Laypeople (and police administrative workers taking calls regarding stolen hives) might laugh at the concept, but Jim Doan, an apiarist in Rochester, New York, said this is an industry with thousands of dollars in potential profit, especially when it comes to the “black market.” If stolen hives are still buzzing with life, Doan estimates that they can be rented out to pollinate farmers' crops, with almonds fetching the highest rate at around $150-200 per hive.

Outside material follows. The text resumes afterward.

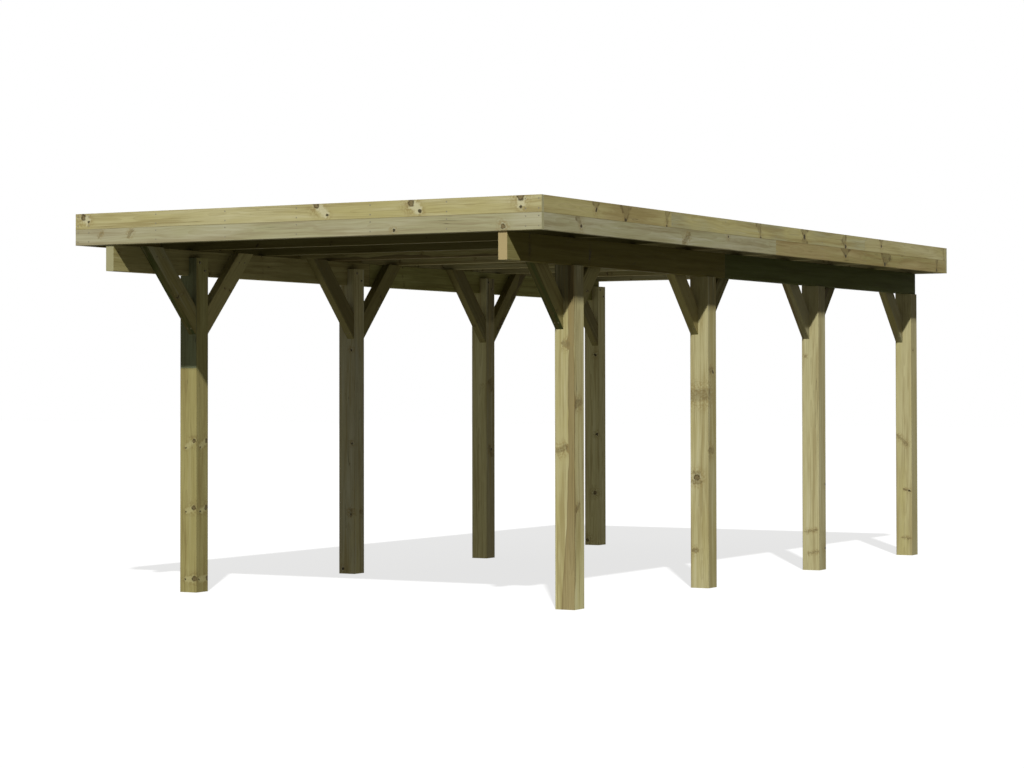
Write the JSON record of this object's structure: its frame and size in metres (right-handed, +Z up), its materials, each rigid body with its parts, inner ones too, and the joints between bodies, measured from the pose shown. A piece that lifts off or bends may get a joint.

This was not the case with Boyle, as his stolen hives were lifeless; his bees hadn’t survived the winter. Still, according to Doan, that doesn't mean his equipment and frames were worthless—far from it. The honey tucked away in the structures’ combs, when jarred and labeled, could be sold at the local farmers’ market for $10-$15 per pound, right under their original owner’s nose. (With each holding approximately 40 pounds of honey, Boyle's hives could have fetched at least $400). Meanwhile, Boyle's box and frames, which run a few hundred dollars each, can be resold to other beekeepers, to be repopulated with their own bees.

"You get set back substantially—$350 for hive kit, $100-150 for the bees,” Boyle said, “but the worst part is the [following] season. You can’t harvest anything because the bees still have to build out the honeycomb." While he can still repopulate the remaining two hives, the theft has severely undermined his goal of supplying his family with their own honey.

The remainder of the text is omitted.